Ларионову теперь казалось безумием не проверить данные о ней; но более всего казалось невозможным не узнать ее. Только в актовом зале, когда она пела, он вдруг почувствовал знакомую волну, накрывшую его воспоминанием о Вере, и он похолодел, открыв для себя необыкновенное сходство этих двух женщин. Как мог он сразу не понять?! Ведь на свете не могло быть других таких глаз… Ларионов горько усмехнулся от того, каким он был болваном, чей ум был отравлен эгоизмом, самодовольством и ложными целями.
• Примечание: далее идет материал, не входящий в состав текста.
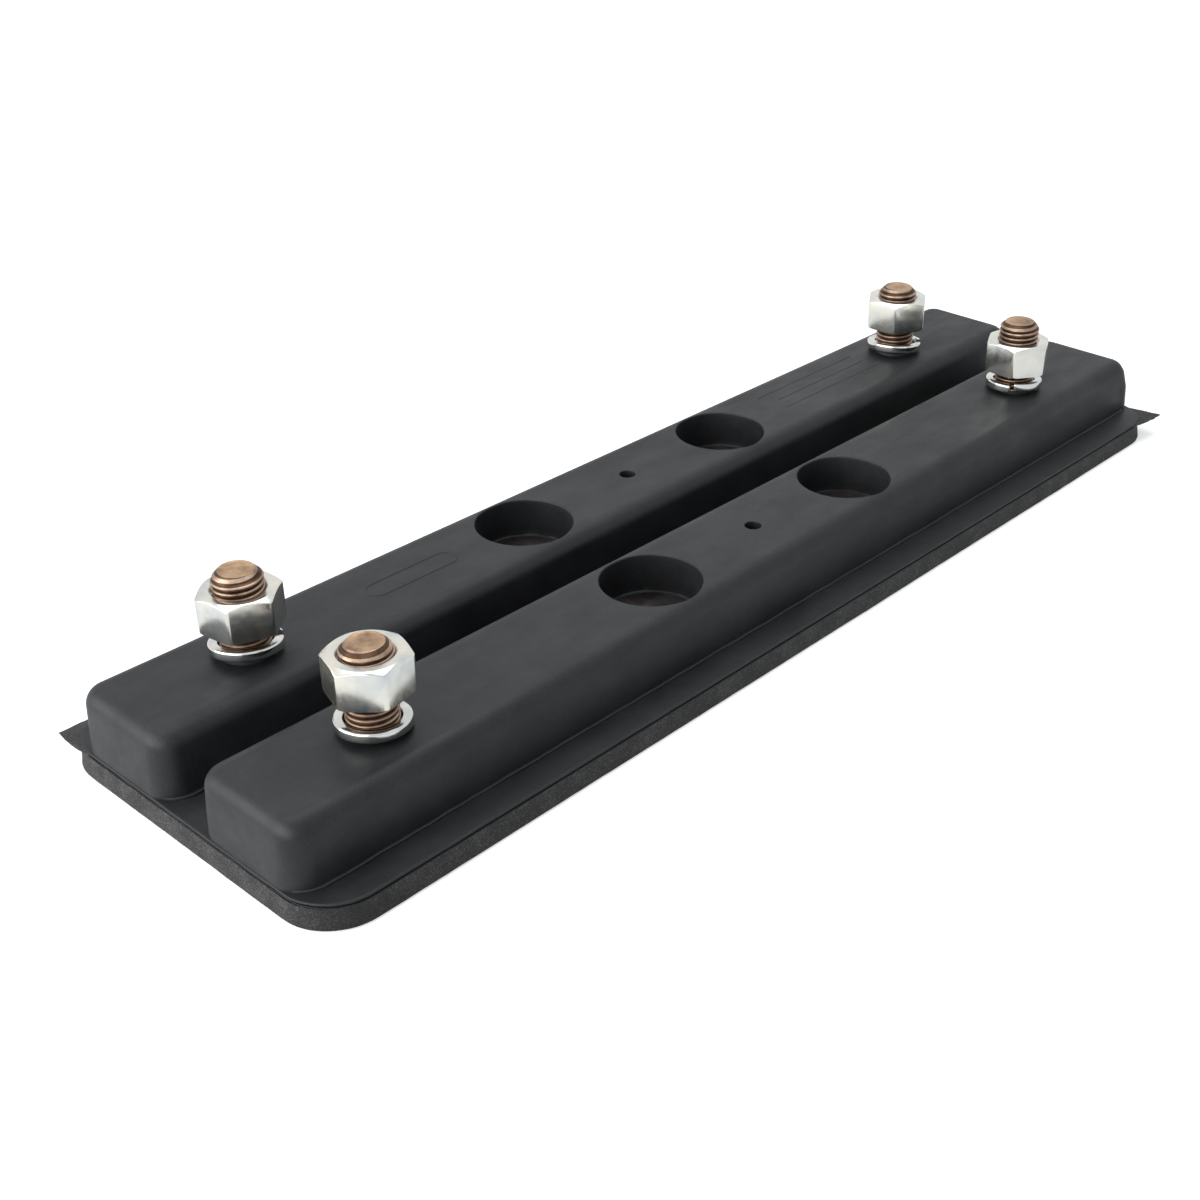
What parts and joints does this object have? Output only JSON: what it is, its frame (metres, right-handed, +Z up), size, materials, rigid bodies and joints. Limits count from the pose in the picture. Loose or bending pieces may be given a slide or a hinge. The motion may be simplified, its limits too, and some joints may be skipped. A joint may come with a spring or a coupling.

Он отложил зеркало на тумбу и вздохнул. «И все же, – промелькнуло у него в голове, – она нашлась! Она рядом!» И от этих мыслей в сердце его вдруг растеклась радость. Он понимал, что был глупцом, радуясь. Вера теперь, особенно теперь, будет питать к нему жалость, смешанную с отвращением, но его это уже не заботило. Он хотел видеть ее! Ничего не изменилось. Он, как и прежде, хотел ее, но только теперь желание видеть ее счастливой заглушало все другие желания. Это случилось с ним уже давно, но он просто не понимал, как хотел ее счастья. Он чувствовал, что в его влечении к ней всегда было что-то большее, чем просто плотское желание самца завладеть намеченной женщиной. Ему всегда хотелось нравиться ей; хотелось чувствовать ответное тепло; хотелось заботиться о ней и оберегать, как единственное истинное сокровище в этой гнилой куче его опыта и судьбы.
Необходимо было поскорее выбраться из больницы. Ларионов пробовал встать. Боль была нестерпимой, шею охватывала судорога.
Вскоре показался доктор Пруст и застал Ларионова в странном возбужденном состоянии.
– Доктор, – Ларионов выглядел озабоченным, но благодушным. – Когда мне можно будет вернуться в лагпункт?
Пруст думал, что Ларионов станет расспрашивать его о своем ожоге, но его, казалось, это совершенно не заботило.
– Не раньше чем через месяц, – ответил Пруст.
– Это слишком долго, – возразил Ларионов.
– Но помилуйте, Григорий Александрович, – сказал Пруст серьезно, – вы еще не поправились. Зачем вы старались встать? Смотрите, на шее опять засочилось! Что стряслось? Отчего вам приспичило быть в лагере?
Ларионов о чем-то лихорадочно думал.
– Скоро снег сойдет, – произнес он задумчиво.
Пруст кинул на него тревожный взгляд.
– Вам надо остыть! Вы возбуждены. Вы ничего не хотите сказать мне касательно вашей внешности? – спросил он наконец.
Ларионов глядел на Пруста с грустью в глазах, которая, казалось, поселилась там навсегда.
– А что же говорить? – усмехнулся он. – Это достаточно омерзительно. Но мне уже все равно.
– Отчего же все равно? – улыбнулся Пруст сочувственно.
Ларионов проглотил комок и отвернулся в сторону окна.
– Не знаю, – тихо ответил он. – Теперь меня заботит нечто поважнее моего лица.
Пруст потер подбородок.
– М-да, – произнес он по-врачебному многозначительно. – Мне кажется, вы ошибаетесь относительно того, как вас могут воспринимать окружающие. У каждого есть причины скрывать свои чувства. Они есть у вас, они могут быть и у другого человека. Вот что, Григорий Александрович! Ежели вам стало лучше, не желаете ли вы увидеться с кем-то помимо Федосьи и Кузьмича?
Лицо Ларионова невольно исказилось от боли. Он немного помолчал.
– Нет, навряд ли, – ответил он еле слышно.
Ларионов опустил глаза, не в силах скрыть свои муки. Он невольно вздохнул. При мысли о том, что она увидит его таким, он хотел умереть.
Пруст оставил его одного. Он понимал, что Ларионову надо было больше времени, чтобы тоска вынудила его встретиться с реальностью и забыть об увечье.
В лагере после пожара по приказу Ларионова был построен новый теплый барак из круглой сосны. Барак соорудили всего на двадцать мест, и в нем остались в основном «бабы майора», как их шутливо называли зэки. Пузенко опять привез новые матрацы, подушки и белье. Он умудрился на радость Балаян-Загурской и на смех заключенным умыкнуть где-то новый диванчик «мадам Рекамье» для дневальной.